Lo que vemos es justo lo contrario. Y es que, como ocurre en Francia con la liberté, la égalité y la fraternité, determinados tópicos sólo sirven para que unos cuantos tipos listos hagan su agosto con el apoyo de los Gobiernos de turno, llegando en su insaciabilidad y avaricia a cotas intolerables. Gentes que aplican a pies juntillas la máxima de 'Vaya yo caliente y ríase la gente'; gentes sin escrúpulos y sin corazón, que chupan la sangre de la ciudadanía como auténticas sanguijuelas y que ponen el grito en el cielo cuando, para paliar el escándalo continuo en que se mueven, el Estado les pone un impuesto extraordinario que se apresuran a impugnar pagando miles y miles de euros a abogados tan indignos como ellos para que los exoneren.

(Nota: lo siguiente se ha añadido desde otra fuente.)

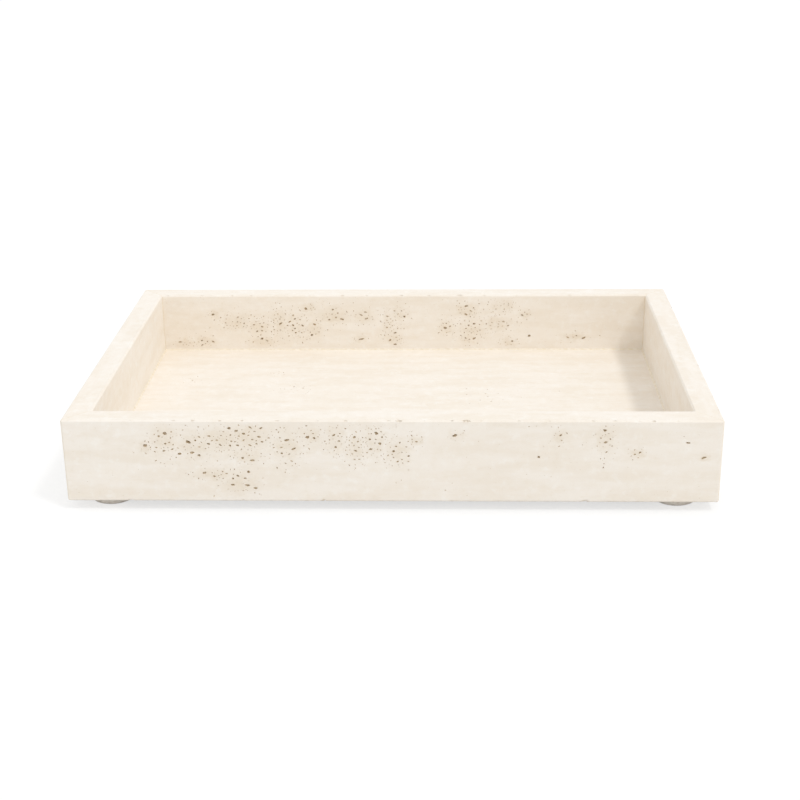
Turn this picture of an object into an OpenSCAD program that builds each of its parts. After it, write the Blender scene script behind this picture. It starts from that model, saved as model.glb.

Pues ¿qué decir si no de las ingentes sumas de beneficios presentadas, sin ningún tipo de pudor por la Gran Banca, las Eléctricas y las Petroleras, por poner tan sólo unos cuantos ejemplos? Los casi once mi millones ganados por los cinco grandes bancos en lo que llevamos de año; o los dos mil de Iberdrola y Endesa en idéntico período, dicen mucho del triste papelón de estos nuevos tiranos que, con su voracidad (y ajenos a cuanto sea pagar deudas), tienen sojuzgada a la ciudadanía. ¿Qué puede importarle a estos nuevos Epulones las miserias de los Lázaros que ni trabajando les alcanza el sueldo para vivir dignamente?